I think other users have put very good points on the psychology aspect of the problem so I'll focus on the material aspect.

Physiology

If the swarm requires a complex network of pipes, fibers or other conduits to keep its member in a cohesive collective and stay sapient, it is quite unlikely that said network will be hospitable to foreign species. Similarly, audio/visual communication used by the swarm may simply be intolerable to others. Imagine a billion insects whining and blinking in a large building where every surface is covered by layers upon layers of droning insects.

Infrastructure

Architectures designed for a species is unlikely accessible to another of great physiological differences.

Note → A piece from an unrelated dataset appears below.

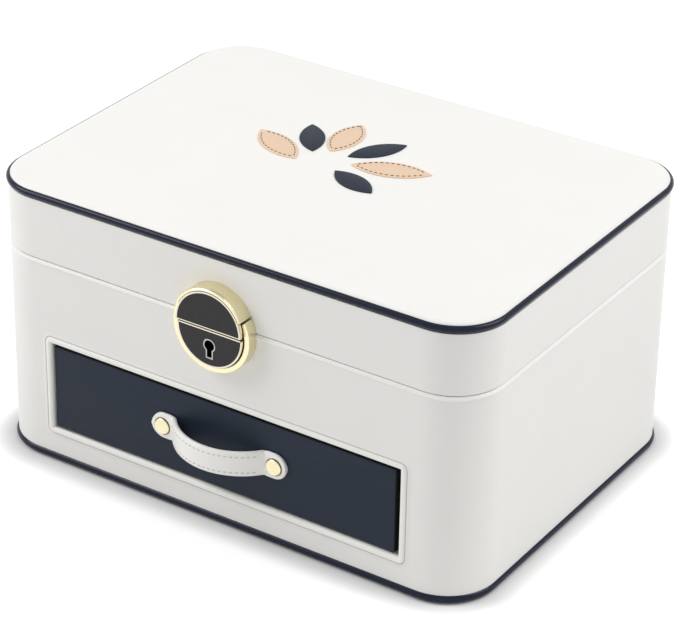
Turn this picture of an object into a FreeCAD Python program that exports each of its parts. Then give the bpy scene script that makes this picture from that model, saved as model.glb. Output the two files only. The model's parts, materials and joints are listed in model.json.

Doors may be too small, mass transport may be inefficient (a 2m high bus with only two decks is horrifyingly inefficient for a species of 20cm tall insectoids), insects that can walk on walls are unlikely to build footpaths that are safe for humanoids, pheromone-marked signs cannot be understood by other species etc. And how about utilities? Species that are efficient at recycling water do not need sewage systems as large as humans' ones to remove liquid waste, while lighting for nocturnal species most likely will not satisfy the need of diurnal ones.

Assuming that the two species are willing to and capable of cooperation, there are still too many factors that may prevent full blending. Of course, these are entirely dependent on your description of the species, and without further details we can only speculate.